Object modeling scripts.
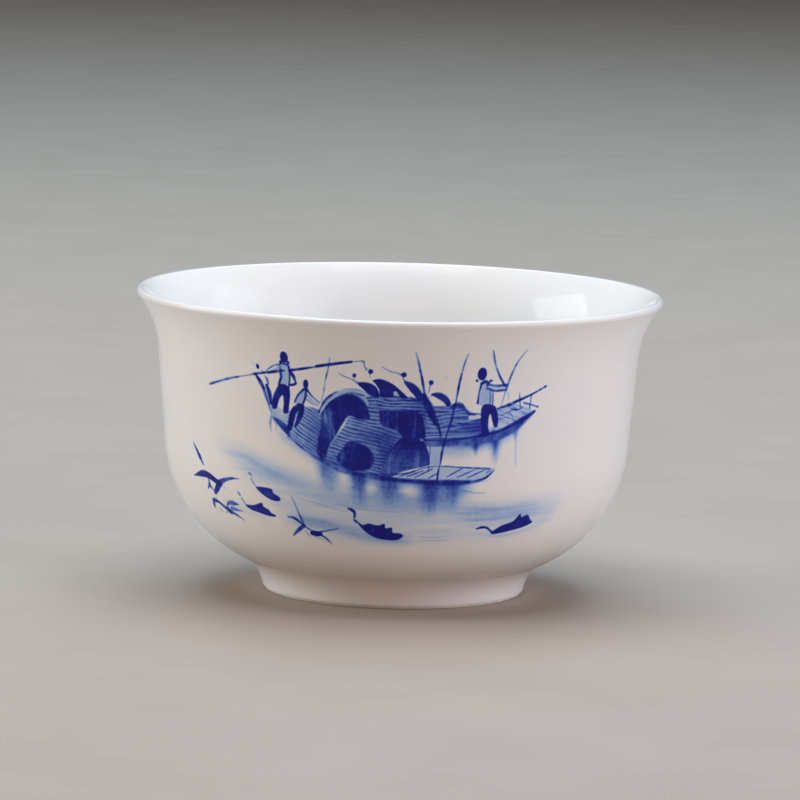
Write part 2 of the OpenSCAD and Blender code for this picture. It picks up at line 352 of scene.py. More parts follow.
def fade(gap, soft):
    """1 inside an edge and 0 outside it, with a smooth change soft millimetres either side."""
    t = np.clip((soft - gap) / (2 * soft), 0, 1)
    return t * t * (3 - 2 * t)


def curve(points, closed=False, per=7):
    """A soft curve through a few points, and how far along it each of its points is."""
    p = np.array(points, float)
    if len(p) < 3 and not closed:
        path = np.linspace(p[0], p[-1], per + 1)
    else:
        ends = [p[-1:], p, p[:2]] if closed else [2 * p[:1] - p[1:2], p, 2 * p[-1:] - p[-2:-1]]
        p = np.concatenate(ends)
        t = np.linspace(0, 1, per, endpoint=False)[:, None]
        parts = [
            0.5 * (2 * b + (c - a) * t + (2 * a - 5 * b + 4 * c - d) * t**2
                   + (3 * b - a - 3 * c + d) * t**3)
            for a, b, c, d in zip(p, p[1:], p[2:], p[3:])
        ]
        path = np.concatenate([*parts, p[-2][None]])
    steps = np.linalg.norm(np.diff(path, axis=0), axis=1)
    way = np.concatenate([[0], np.cumsum(steps)])
    return path, way / max(way[-1], 1e-9)


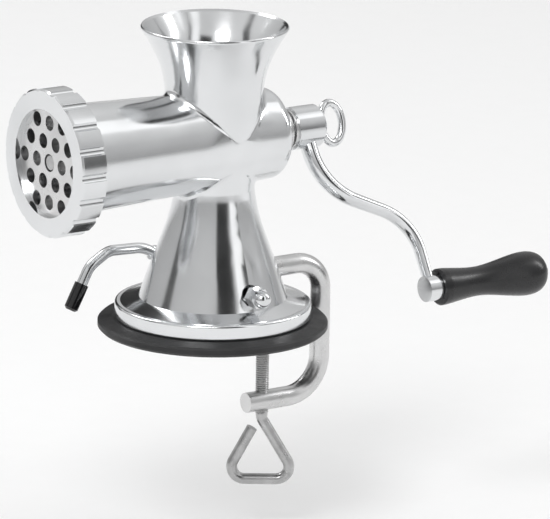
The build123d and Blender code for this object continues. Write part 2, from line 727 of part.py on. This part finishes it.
with BuildPart() as clamp_swivel:
    with BuildSketch(Plane.XY.offset(SWIVEL_TOP - SWIVEL_THICKNESS)):
        with Locations((0, CLAMP_Y)):
            Circle(SWIVEL_RADIUS)
    extrude(amount=SWIVEL_THICKNESS)
    chamfer(clamp_swivel.edges().group_by(Axis.Z)[0], 1.0)
    with BuildSketch(Plane.XY.offset(SWIVEL_TOP - SWIVEL_THICKNESS)):
        with Locations((0, CLAMP_Y)):
            Circle(CLAMP_ROD - 1.0 + RUNNING)
    extrude(amount=SWIVEL_THICKNESS, mode=Mode.SUBTRACT)
    with BuildSketch(Plane.XY.offset(rod_top - 0.9)):
        with Locations((0, CLAMP_Y)):
            Circle(CLAMP_ROD + 1.3)
    extrude(amount=SWIVEL_THICKNESS, mode=Mode.SUBTRACT)
clamp_swivel.part.label = "clamp_swivel"
export_step(clamp_swivel.part, "parts/clamp_swivel.step")

with BuildPart() as clamp_rivet:
    with BuildSketch(Plane.XY.offset(rod_top)):
        with Locations((0, CLAMP_Y)):
            Circle(CLAMP_ROD + 1.0)
    extrude(amount=1.2)
clamp_rivet.part.label = "clamp_rivet"
export_step(clamp_rivet.part, "parts/clamp_rivet.step")

# ================= suction base =================
stem_bore = STEM_RADIUS + RUNNING
foot_z = CENTRE_THICKNESS
cam_throw = math.radians(CAM_THROW)
eccentricity = LIFT / (2 * math.sin(cam_throw))
cam_y = eccentricity * math.cos(cam_throw)
cam_z = LEVER_Z - LIFT / 2
slot_height = 2 * (CAM_RADIUS + GAP + RUNNING)
slot_length = 2 * (CAM_RADIUS + eccentricity + GAP)
with BuildPart() as base_plate:
    with BuildSketch(Plane.XY.offset(base_plate_z)):
        Circle(base_plate_radius)
    extrude(amount=BASE_PLATE)
    with BuildSketch(Plane.XY.offset(base_plate_top)):
        Circle(STEM_RADIUS + WALL)
    extrude(amount=STEM_HUB)
    with BuildSketch(Plane.XY.offset(base_plate_z)):
        Circle(stem_bore)
    extrude(amount=BASE_PLATE + STEM_HUB, mode=Mode.SUBTRACT)
    with BuildSketch(Plane.XY.offset(base_plate_z)):
        with PolarLocations(SCREW_CIRCLE, 3, start_angle=BASE_SCREW_START):
            Circle(BASE_SCREW_RADIUS)
    extrude(amount=BASE_PLATE, mode=Mode.SUBTRACT)
base_plate.part.label = "base_plate"
export_step(base_plate.part, "parts/base_plate.step")

with BuildPart() as base_screws:
    with BuildSketch(Plane.XY.offset(base_plate_z - 1.6)):
        with PolarLocations(SCREW_CIRCLE, 3, start_angle=BASE_SCREW_START):
            Circle(BASE_SCREW_RADIUS + 1.5)
    extrude(amount=1.6)
    with BuildSketch(Plane.XY.offset(base_plate_z)):
        with PolarLocations(SCREW_CIRCLE, 3, start_angle=BASE_SCREW_START):
            Circle(BASE_SCREW_RADIUS)
    extrude(amount=BASE_PLATE + BASE_SCREW_DEPTH - 0.2)
base_screws.part.label = "base_screws"
export_step(base_screws.part, "parts/base_screws.step")

with BuildPart() as suction_cup:
    with BuildSketch(Plane.XZ):
        with BuildLine():
            Polyline(
                (CENTRE_RADIUS + 2 * GAP, 1.5),
                (PAD_RADIUS - 12.0, 1.5),
                (PAD_RADIUS - 10.0, 0),
                (PAD_RADIUS - 1.5, 0),
                (PAD_RADIUS, 1.5),
                (PAD_RADIUS, PAD_EDGE - 1.0),
                (PAD_RADIUS - 1.0, PAD_EDGE),
                (DISC_RADIUS + 1.0, PAD_HEIGHT),
                (base_plate_radius - 1.0, PAD_HEIGHT),
                (base_plate_radius - 1.0, 4.0),
                (CENTRE_RADIUS + 2 * GAP, 4.0),
                (CENTRE_RADIUS + 2 * GAP, 1.5),
            )
        make_face()
    revolve(axis=Axis.Z)
suction_cup.part.label = "suction_cup"
export_step(suction_cup.part, "parts/suction_cup.step")

with BuildPart() as cup_centre:
    with BuildSketch(Plane.XY):
        Circle(CENTRE_RADIUS)
    extrude(amount=CENTRE_THICKNESS)
cup_centre.part.label = "cup_centre"
export_step(cup_centre.part, "parts/cup_centre.step")

yoke_height = slot_height + 2 * YOKE_WALL
with BuildPart() as lift_stem:
    with BuildSketch(Plane.XY.offset(foot_z)):
        Circle(STEM_RADIUS * 2.5)
    extrude(amount=1.5)
    with BuildSketch(Plane.XY.offset(foot_z)):
        Circle(STEM_RADIUS)
    extrude(amount=cam_z - yoke_height / 2 - foot_z + 0.5)
    with BuildSketch(Plane.YZ.offset(-CAM_WIDTH / 2)):
        with Locations((0, cam_z)):
            Rectangle(slot_length + 2 * YOKE_WALL, yoke_height)
            SlotOverall(slot_length, slot_height, mode=Mode.SUBTRACT)
    extrude(amount=CAM_WIDTH)
lift_stem.part.label = "lift_stem"
export_step(lift_stem.part, "parts/lift_stem.step")

with BuildPart() as cam:
    with BuildSketch(Plane.YZ.offset(-CAM_WIDTH / 2)):
        with Locations((-cam_y, cam_z)):
            Circle(CAM_RADIUS)
        with Locations((0, LEVER_Z)):
            Circle(LEVER_ROD, mode=Mode.SUBTRACT)
    extrude(amount=CAM_WIDTH)
cam.part.label = "cam"
export_step(cam.part, "parts/cam.step")

# The lever is one bent rod: the shaft along X, a bend, then the hand lever in a plane beside the base.
lever_tip = (LEVER_X, -58.5, LEVER_Z - 15.0)
lever_elbow = (LEVER_X, -49.0, LEVER_Z + 3.0)
with BuildPart() as lever_rod:
    with BuildLine():
        FilletPolyline(
            (NUT_X + NUT_TALL - 4.0, 0, LEVER_Z),
            (LEVER_X, 0, LEVER_Z),
            (LEVER_X, -LEVER_KNEE_Y, LEVER_Z + LEVER_KNEE_RISE),
            (LEVER_X, -37.0, LEVER_Z + 10.0),
            lever_elbow,
            lever_tip,
            radius=(LEVER_BEND, 20.0, 12.0, 14.0),
        )
    with BuildSketch(Plane.YZ.offset(NUT_X + NUT_TALL - 4.0)):
        with Locations((0, LEVER_Z)):
            Circle(LEVER_ROD)
    sweep()
lever_rod.part.label = "lever_rod"
export_step(lever_rod.part, "parts/lever_rod.step")

rise_direction = Vector(0, -LEVER_KNEE_Y, LEVER_KNEE_RISE)
collar_plane = Plane(
    origin=Vector(LEVER_X, 0, LEVER_Z) + rise_direction.normalized() * (LEVER_BEND + 1.5),
    x_dir=(1, 0, 0),
    z_dir=rise_direction,
)
with BuildPart() as lever_collar:
    with BuildSketch(collar_plane):
        Circle(LEVER_ROD + 1.3)
        Circle(LEVER_ROD, mode=Mode.SUBTRACT)
    extrude(amount=COLLAR_LENGTH)
lever_collar.part.label = "lever_collar"
export_step(lever_collar.part, "parts/lever_collar.step")

cap_direction = Vector(*lever_tip) - Vector(*lever_elbow)
cap_plane = Plane(
    origin=Vector(*lever_tip) - cap_direction.normalized() * CAP_DEPTH, x_dir=(1, 0, 0), z_dir=cap_direction
)
with BuildPart() as cap_blank:
    with BuildSketch(cap_plane):
        Circle(CAP_RADIUS)
    extrude(amount=CAP_LENGTH)
    chamfer(cap_blank.edges().group_by(Axis.Z)[0], 1.2)
lever_cap = cap_blank.part - lever_rod.part
lever_cap.label = "lever_cap"
export_step(lever_cap, "parts/lever_cap.step")

with BuildPart() as washer_blank:
    with BuildSketch(Plane.YZ.offset(-SHAFT_WASHER_X)):
        with Locations((0, LEVER_Z)):
            Circle(LEVER_ROD + 3.0)
            Circle(LEVER_ROD, mode=Mode.SUBTRACT)
    extrude(amount=SHAFT_WASHER)
washer_blank.part.label = "lever_washer"
export_step(washer_blank.part, "parts/lever_washer.step")

with BuildPart() as acorn_nut:
    with BuildSketch(Plane.YZ.offset(NUT_X)):
        with Locations((0, LEVER_Z)):
            RegularPolygon(NUT_FLATS / 2, 6, major_radius=False)
    extrude(amount=NUT_TALL * 0.55)
    with BuildSketch(Plane.YZ.offset(NUT_X + NUT_TALL * 0.55)):
        with Locations((0, LEVER_Z)):
            Circle(NUT_FLATS / 2 - 0.3)
    extrude(amount=NUT_TALL * 0.45)
    dome = acorn_nut.edges().filter_by(GeomType.CIRCLE).group_by(Axis.X)[-1]
    fillet(dome, NUT_FLATS * 0.4)
    with BuildSketch(Plane.YZ.offset(NUT_X)):
        with Locations((0, LEVER_Z)):
            Circle(LEVER_ROD)
    extrude(amount=NUT_TALL - 4.0, mode=Mode.SUBTRACT)
acorn_nut.part.label = "acorn_nut"
export_step(acorn_nut.part, "parts/acorn_nut.step")
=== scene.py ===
import json
import math

import bmesh
import bpy
from mathutils import Matrix, Vector


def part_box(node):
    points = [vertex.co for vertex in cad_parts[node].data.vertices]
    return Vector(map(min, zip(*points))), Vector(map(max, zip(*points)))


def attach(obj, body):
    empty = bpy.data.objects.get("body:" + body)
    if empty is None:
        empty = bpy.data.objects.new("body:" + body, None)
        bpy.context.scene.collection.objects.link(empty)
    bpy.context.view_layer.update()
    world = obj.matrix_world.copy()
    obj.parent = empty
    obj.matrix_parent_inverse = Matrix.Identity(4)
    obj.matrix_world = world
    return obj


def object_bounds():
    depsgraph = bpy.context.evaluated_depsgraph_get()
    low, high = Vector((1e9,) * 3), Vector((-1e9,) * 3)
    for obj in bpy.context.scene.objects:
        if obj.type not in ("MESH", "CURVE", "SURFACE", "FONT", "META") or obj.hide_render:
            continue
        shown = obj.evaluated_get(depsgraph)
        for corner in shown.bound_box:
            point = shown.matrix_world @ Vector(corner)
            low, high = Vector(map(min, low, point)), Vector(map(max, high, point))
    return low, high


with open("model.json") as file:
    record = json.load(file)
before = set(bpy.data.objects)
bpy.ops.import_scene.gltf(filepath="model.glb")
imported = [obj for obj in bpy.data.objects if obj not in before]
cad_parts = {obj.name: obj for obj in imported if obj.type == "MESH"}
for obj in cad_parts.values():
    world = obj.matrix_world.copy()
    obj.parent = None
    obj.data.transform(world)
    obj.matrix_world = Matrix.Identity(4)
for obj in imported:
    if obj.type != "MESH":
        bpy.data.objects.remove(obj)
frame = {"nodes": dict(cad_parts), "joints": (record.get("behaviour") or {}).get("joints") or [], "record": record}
cad_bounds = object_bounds()
nodes = frame["nodes"]
MM = 0.001

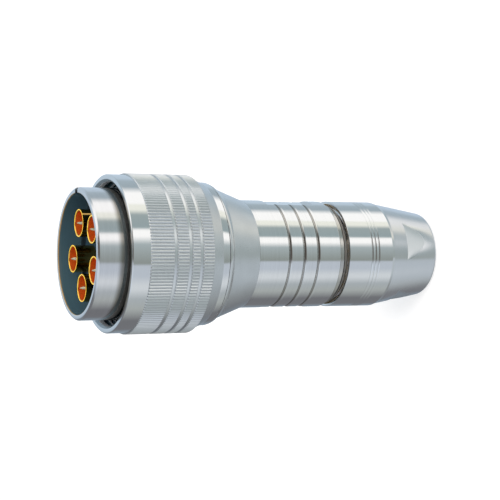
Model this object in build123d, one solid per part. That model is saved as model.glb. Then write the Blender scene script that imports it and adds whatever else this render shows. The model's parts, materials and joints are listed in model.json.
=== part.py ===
from build123d import *
import os
from math import cos, pi, radians, sin

# Circular multi-contact coaxial cable plug. Millimetres, +Z from the cable end to the mating end.
# The origin is the centre of the tail nut's end face, on which the plug stands.
# +X points at the key slot of the plug shell.

# Lengths along the axis
nut_length = 35.5
nut_gap = 3.15
barrel_length = 29.0
adapter_length = 12.5
ring_rear_gap = 0.2
ring_length = 32.15
shell_proud = 9.2

# Clearances
running_clearance = 0.08
seat_clearance = 0.05
free_clearance = 0.3
face_gap = 0.1

# How far a cutter runs past the face that it opens
cut_margin = 1.0

# Coaxial contacts
contact_count = 5
contact_gap = 3.92
first_contact_angle = 26.2
contact_recess = 2.3
sleeve_radius = 4.3
sleeve_wall = 0.5
sleeve_tail_step = 1.3
sleeve_tail_length = 8.5
collar_step = 0.6
collar_thickness = 2.0
pin_radius = 0.7
pin_tip_length = 1.6
pin_proud = 0.5
bead_recess = 9.0

# Insulator and its snap ring
insert_margin = 3.7
insert_recess = 8.7
insert_front_length = 16.0
snap_ring_thickness = 1.0
snap_ring_depth = 0.5
snap_ring_width = 1.8
snap_ring_opening = 9.0

# Plug shell
shell_wall = 1.7
rim_chamfer = 0.6
key_slot_width = 2.4
key_slot_length = 17.5
flange_clearance = 0.35
flange_thickness = 2.5
shell_stub_step = 3.1
shell_stub_length = 8.6
shell_stub_wall = 1.8
shell_seal_place = 2.5
insert_shoulder = 2.0

# Coupling ring
mating_gap = 1.95
ring_wall = 2.65
ring_band_step = 0.45
ring_edge_chamfer = 0.3
front_band_length = 5.7
knurl_pitch = 1.0
knurl_depth = 0.4
knurl_length = 20.5
knurl_seat = 0.15
knurl_groove_width = 0.9
knurl_groove_places = (8.0, 12.8, 16.35)
ring_rear_step = 2.25
ring_rear_band = 2.1
thread_lead_in = 0.75
thread_length = 12.0
thread_relief_depth = 0.6
thread_relief_length = 2.5
ring_lip_length = 3.9

# Thrust washer and gasket, both round the shell
thrust_washer_thickness = 0.7
gasket_thickness = 1.8
gasket_seat_depth = 0.3

# Cable gland
cable_bore_radius = 9.25
gland_wall = 3.4
gland_length = 10.4
gland_washer_thickness = 1.2
collet_slots = 6
collet_slot_width = 1.2
collet_ring_length = 2.5
slip_ring_thickness = 2.0

# Tail nut
nut_wall = 1.87
nut_taper = 3.6
nut_cone_length = 18.4
nut_step_length = 1.0
nut_step_height = 0.4
nut_end_radius = 1.3
nut_floor = 6.0
nut_front_chamfer = 1.0
nut_groove_width = 0.65
nut_groove_depth = 0.3
nut_groove_pitch = 1.25
nut_groove_count = 3
nut_groove_place = 8.45
nut_flat_count = 4
nut_flat_step = 0.9
nut_flat_top = 12.8
nut_flat_turn = -73.2

# Barrel
barrel_step = 0.05
barrel_wall = 2.15
barrel_shoulder = 0.7
barrel_groove_width = 1.5
barrel_groove_depth = 0.6
barrel_groove_places = (8.15, 13.15, 18.3)
barrel_flat_depth = 0.76
barrel_flat_length = 16.8
barrel_flat_place = 4.8
barrel_flat_turn = -8.0
barrel_rear_chamfer = 0.35
neck_step = 1.05
neck_length = 1.6
tail_stub_wall = 2.8
tail_stub_length = 17.8

# Cone adapter
adapter_front_step = 0.1
adapter_shoulder_drop = 1.35
adapter_shoulder_length = 2.0
adapter_stub_length = 7.6
adapter_stub_wall = 2.0
seal_section = 1.0
barrel_seal_place = 2.5

# Heights that the lengths add up to
nut_front_z = nut_length
barrel_rear_z = nut_front_z + nut_gap
barrel_front_z = barrel_rear_z + barrel_length
adapter_front_z = barrel_front_z + adapter_length
ring_rear_z = adapter_front_z + ring_rear_gap
ring_front_z = ring_rear_z + ring_length
rim_z = ring_front_z + shell_proud

# Radii of the mating end, from the contacts outwards
sleeve_bore_radius = sleeve_radius - sleeve_wall
sleeve_tail_radius = sleeve_radius - sleeve_tail_step
collar_radius = sleeve_radius + collar_step
contact_circle_radius = (sleeve_radius + contact_gap / 2) / sin(pi / contact_count)
insert_radius = contact_circle_radius + sleeve_radius + insert_margin
shell_bore_radius = insert_radius + seat_clearance
shell_radius = shell_bore_radius + shell_wall
shell_stub_radius = shell_radius - shell_stub_step
gasket_seat_radius = shell_radius - gasket_seat_depth
thread_crest_radius = shell_radius + mating_gap
flange_radius = thread_crest_radius - flange_clearance
knurl_radius = thread_crest_radius + ring_wall
ring_band_radius = knurl_radius - ring_band_step
ring_rear_radius = knurl_radius - ring_rear_step
adapter_front_radius = ring_rear_radius - adapter_front_step

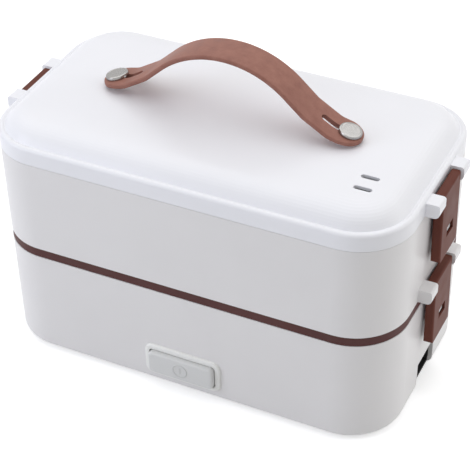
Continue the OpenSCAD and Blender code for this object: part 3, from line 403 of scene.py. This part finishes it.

EXERCISE TASK. Extract exactly and only the span of lines that begins at the line containing "fillet(dome, NUT_FLATS * 0.4)" and ends at the line containing "point = shown.matrix_world".

FINAL RESULT.
    fillet(dome, NUT_FLATS * 0.4)
    with BuildSketch(Plane.YZ.offset(NUT_X)):
        with Locations((0, LEVER_Z)):
            Circle(LEVER_ROD)
    extrude(amount=NUT_TALL - 4.0, mode=Mode.SUBTRACT)
acorn_nut.part.label = "acorn_nut"
export_step(acorn_nut.part, "parts/acorn_nut.step")
=== scene.py ===
import json
import math

import bmesh
import bpy
from mathutils import Matrix, Vector


def part_box(node):
    points = [vertex.co for vertex in cad_parts[node].data.vertices]
    return Vector(map(min, zip(*points))), Vector(map(max, zip(*points)))


def attach(obj, body):
    empty = bpy.data.objects.get("body:" + body)
    if empty is None:
        empty = bpy.data.objects.new("body:" + body, None)
        bpy.context.scene.collection.objects.link(empty)
    bpy.context.view_layer.update()
    world = obj.matrix_world.copy()
    obj.parent = empty
    obj.matrix_parent_inverse = Matrix.Identity(4)
    obj.matrix_world = world
    return obj


def object_bounds():
    depsgraph = bpy.context.evaluated_depsgraph_get()
    low, high = Vector((1e9,) * 3), Vector((-1e9,) * 3)
    for obj in bpy.context.scene.objects:
        if obj.type not in ("MESH", "CURVE", "SURFACE", "FONT", "META") or obj.hide_render:
            continue
        shown = obj.evaluated_get(depsgraph)
        for corner in shown.bound_box:
            point = shown.matrix_world @ Vector(corner)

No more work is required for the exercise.